Python文本处理[编辑 | 编辑源代码]

Python中的文本处理是指使用字符串操作、正则表达式及相关库对文本数据进行清洗、转换、分析和提取的过程。它是数据处理、自然语言处理（NLP）、日志分析等领域的基础技能。本章将详细介绍Python中常见的文本处理技术，包括字符串基本操作、正则表达式、编码处理及实际应用案例。

字符串基础操作[编辑 | 编辑源代码]

Python的字符串（str）是不可变序列，支持索引、切片和多种内置方法。

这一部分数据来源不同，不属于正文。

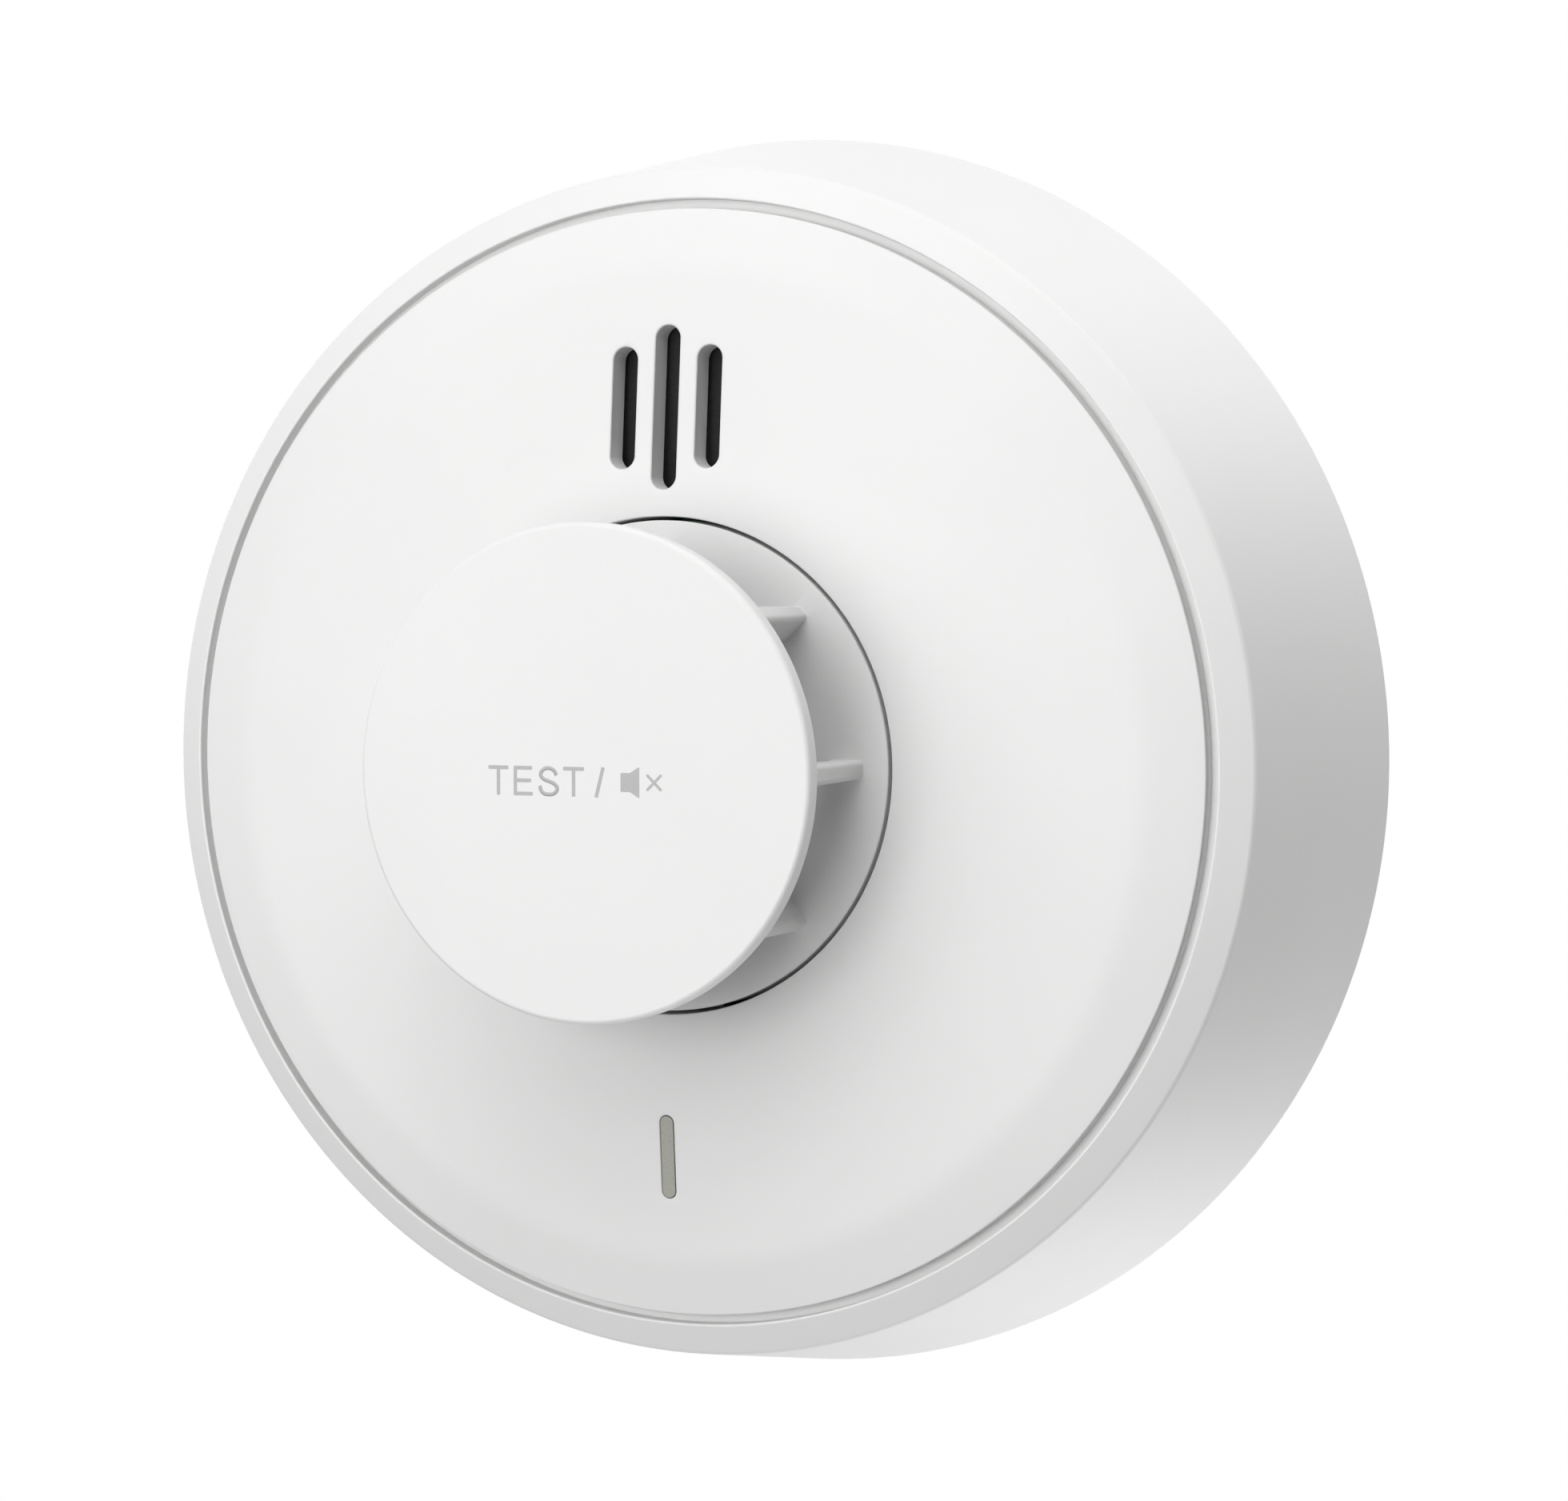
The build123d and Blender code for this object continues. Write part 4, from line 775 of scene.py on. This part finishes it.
class ALARM_OT_cover(AlarmPiece, bpy.types.Operator):
    """Build the crowned front cover with its slots, collar, duct and snap tabs"""

    bl_idname = "alarm.cover"
    bl_label = "Front cover"

    def crown_at(self, shell, hub, radius):
        """The height of the crown's outer surface at this radius."""
        bore = hub.hub_radius + hub.hub_seam
        edge = self.cover_radius(shell) - shell.band_width
        share = (radius - bore) / (edge - bore)
        fall = (shell.crown_height - shell.band_height) * share
        return shell.crown_height - fall - 4 * shell.crown_sag * share * (1 - share)

    def cover_radius(self, shell):
        """The radius of the cover's rim."""
        return shell.drum_radius - shell.drum_draft - shell.chamfer_width - shell.groove_width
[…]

以下是常见的字符串操作：

字符串拼接与格式化[编辑 | 编辑源代码]

字符串可以通过+运算符拼接，或使用f-string（Python 3.6+）、format()方法格式化：

# 字符串拼接
str1 = "Hello"
str2 = "World"
result = str1 + ", " + str2 + "!"
print(result)  # 输出: Hello, World!

# f-string格式化
name = "Alice"
age = 25
print(f"{name} is {age} years old.")  # 输出: Alice is 25 years old.

常用字符串方法[编辑 | 编辑源代码]

常用字符串方法示例
方法	描述	示例
`str.lower()`	转为小写	`"HELLO".lower() → "hello"`
`str.upper()`	转为大写	`"hello".upper() → "HELLO"`
`str.strip()`	去除两端空白符	`" text ".strip() → "text"`
`str.split()`	按分隔符分割	`"a,b,c".split(",") → ["a", "b", "c"]`

正则表达式[编辑 | 编辑源代码]

正则表达式（Regular Expression）是文本模式匹配的强大工具，Python通过re模块提供支持。

基本匹配[编辑 | 编辑源代码]

import re

text = "The rain in Spain"
# 查找所有匹配的单词
matches = re.findall(r"\b\w{4}\b", text)  # 匹配4字母单词
print(matches)  # 输出: ['rain', 'Spain']

常用正则符号[编辑 | 编辑源代码]

正则表达式元字符
符号	含义	示例
`.`	匹配任意字符（除换行符）	`r"a.c"`匹配"abc", "a c"
`\d`	匹配数字	`r"\d+"`匹配"123"
`\w`	匹配字母/数字/下划线	`r"\w+"`匹配"word_1"

编码与解码[编辑 | 编辑源代码]

文本处理中常需处理不同编码（如UTF-8、ASCII）。Python 3默认使用UTF-8编码：

text = "中文"
encoded = text.encode("utf-8")  # b'\xe4\xb8\xad\xe6\x96\x87'
decoded = encoded.decode("utf-8")  # "中文"

实际应用案例[编辑 | 编辑源代码]

案例1：日志分析[编辑 | 编辑源代码]

从服务器日志中提取IP地址和访问时间：

log = "192.168.1.1 - - [21/Jan/2023:10:15:32] GET /index.html"
pattern = r"(\d+\.\d+\.\d+\.\d+).*?\[(.*?)\]"
match = re.search(pattern, log)
print(match.groups())  # 输出: ('192.168.1.1', '21/Jan/2023:10:15:32')

案例2：数据清洗[编辑 | 编辑源代码]

清理CSV文件中的不规则空格：

dirty_data = "John Doe, 25,  New York"
clean_data = ",".join([x.strip() for x in dirty_data.split(",")])
print(clean_data)  # 输出: "John Doe,25,New York"

数学公式示例（可选）[编辑 | 编辑源代码]

在文本相似度计算中，余弦相似度公式为： $similarity = \cos (θ) = \frac{A \cdot B}{‖ A ‖ ‖ B ‖}$

总结[编辑 | 编辑源代码]

Python文本处理的核心要点：

掌握字符串基本操作（拼接、分割、替换）
熟练使用正则表达式进行模式匹配
注意文本编码问题（UTF-8/ASCII）
结合实际场景选择合适方法（如str方法 vs re模块）